A l’ère où le printemps arabe touche les pays arabes dictatoriaux, il convient de s’attarder sur les plaies combien nombreuses qui ébrèchent le paysage de la sexualité dans cette partie du monde.
Dans bon nombre de pays arabes, l’homosexualité est un délit passible au moins d’emprisonnement, au plus de peine de mort. Pourtant, certains poètes du monde musulman ont pu toutefois célébrer l’homosexualité, comme, par exemple, le poète arabo-persan Aboû Nouwâs.
Cependant, la situation dans le monde arabe est très grave, l’homosexualité y est très mal acceptée, d’abord elle est interdite par la loi (dans la plupart des pays arabes) et elle est très mal vue par une société très conservatrice et traditionnelle, guidée la plupart du temps par des valeurs religieuses.
La communauté homosexuelle dans les pays du monde arabe est donc une des minorités les plus opprimées. Au Liban, pourtant pays reconnu tolérant dans certains aspects comme par exemple en matière de coexistence religieuse, l’homosexualité est aussi un tabou, rendant les personnes qui présentent ce genre d’identité sexuelle des personnes souffrantes de leur entourage, dépitées de leur existence. Le Code pénal libanais de 1943, modifié en 2003, stipule dans son article 534 : « Les relations sexuelles contre nature sont punies d’emprisonnement pour une durée entre un mois et un an, et d’une amende entre 200 000 et un million de livres libanaises ». Le Liban possède donc un étroit avantage par rapport aux autres pays qui l’entourent où le châtiment réservé est beaucoup plus imposant !

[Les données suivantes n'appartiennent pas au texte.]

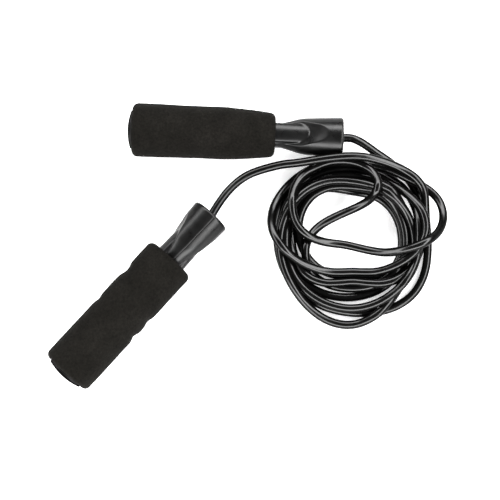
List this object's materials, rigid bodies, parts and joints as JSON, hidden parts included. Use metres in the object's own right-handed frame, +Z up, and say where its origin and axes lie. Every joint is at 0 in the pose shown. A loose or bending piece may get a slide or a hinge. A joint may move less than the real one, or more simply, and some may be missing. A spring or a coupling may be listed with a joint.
{
  "type": "jump rope",
  "caption": "Skipping rope with two foam-gripped handles, ball-bearing swivels and one long glossy cord lying in a loose coil.",
  "frame": {"origin": "on the ground, under the middle of the box around the two handles", "axes": "+Z up from the ground; +X roughly along the right handle towards its cord, +Y from the coil's low side to the right handle"},
  "size_m": [0.2787, 0.2012, 0.0376],
  "materials": {
    "foam": "fine closed-cell foam, fully matte",
    "core_plastic": "moulded, semi-gloss",
    "cord": "extruded soft vinyl, glossy",
    "bearing_steel": "ground steel",
    "ball_steel": "polished",
    "shield_steel": "pressed sheet steel",
    "cage_brass": "satin",
    "sleeve_nylon": "satin black nylon",
    "washer_steel": "zinc plated",
    "stop_alloy": "crimped, satin"
  },
  "bodies": {
    "rope": {"cord_coil": "cord", "left_cord_lead": "cord", "left_cord_end": "cord", "left_cord_stop": "stop_alloy", "left_thrust_washer": "washer_steel", "left_swivel_sleeve": "sleeve_nylon", "left_bearing_inner_ring": "bearing_steel", "right_cord_lead": "cord", "right_cord_end": "cord", "right_cord_stop": "stop_alloy", "right_thrust_washer": "washer_steel", "right_swivel_sleeve": "sleeve_nylon", "right_bearing_inner_ring": "bearing_steel"},
    "left_handle": {"left_core_shell_pegged": "core_plastic", "left_core_shell_socketed": "core_plastic", "left_foam_grip": "foam", "left_end_cap": "core_plastic", "left_bearing_outer_ring": "bearing_steel", "left_bearing_shields": "shield_steel"},
    "left_balls": {"left_bearing_balls": "ball_steel", "left_bearing_cage": "cage_brass"},
    "right_handle": {"right_core_shell_pegged": "core_plastic", "right_core_shell_socketed": "core_plastic", "right_foam_grip": "foam", "right_end_cap": "core_plastic", "right_bearing_outer_ring": "bearing_steel", "right_bearing_shields": "shield_steel"},
    "right_balls": {"right_bearing_balls": "ball_steel", "right_bearing_cage": "cage_brass"}
  },
  "joints": [
    {"name": "left_handle_spin", "type": "hinge", "parent": "rope", "child": "left_handle", "pos_m": [0.0105, 0.0214, 0.0188], "axis": [0.6717, 0.7408, 0], "continuous": true},
    {"name": "left_ball_orbit", "type": "hinge", "parent": "rope", "child": "left_balls", "pos_m": [0.0105, 0.0214, 0.0188], "axis": [0.6717, 0.7408, 0], "continuous": true},
    {"name": "right_handle_spin", "type": "hinge", "parent": "rope", "child": "right_handle", "pos_m": [0.1029, 0.0769, 0.0188], "axis": [0.9992, -0.0401, 0], "continuous": true},
    {"name": "right_ball_orbit", "type": "hinge", "parent": "rope", "child": "right_balls", "pos_m": [0.1029, 0.0769, 0.0188], "axis": [0.9992, -0.0401, 0], "continuous": true}
  ],
  "couplings": [
    {"joint": "left_ball_orbit", "follows": "left_handle_spin", "ratio": 0.6323},
    {"joint": "right_ball_orbit", "follows": "right_handle_spin", "ratio": 0.6323}
  ]
}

Par ailleurs, on peut affirmer que peu de choses relient les deux grandes communautés qui constituent la trame sociale du Liban, chrétienne et musulmane, sur le statut sexuel, personnel et celui de la femme par exemple. Etrangement, sur l’homosexualité, on peut dire qu’elles se retrouvent avec la même hargne et le même emportement.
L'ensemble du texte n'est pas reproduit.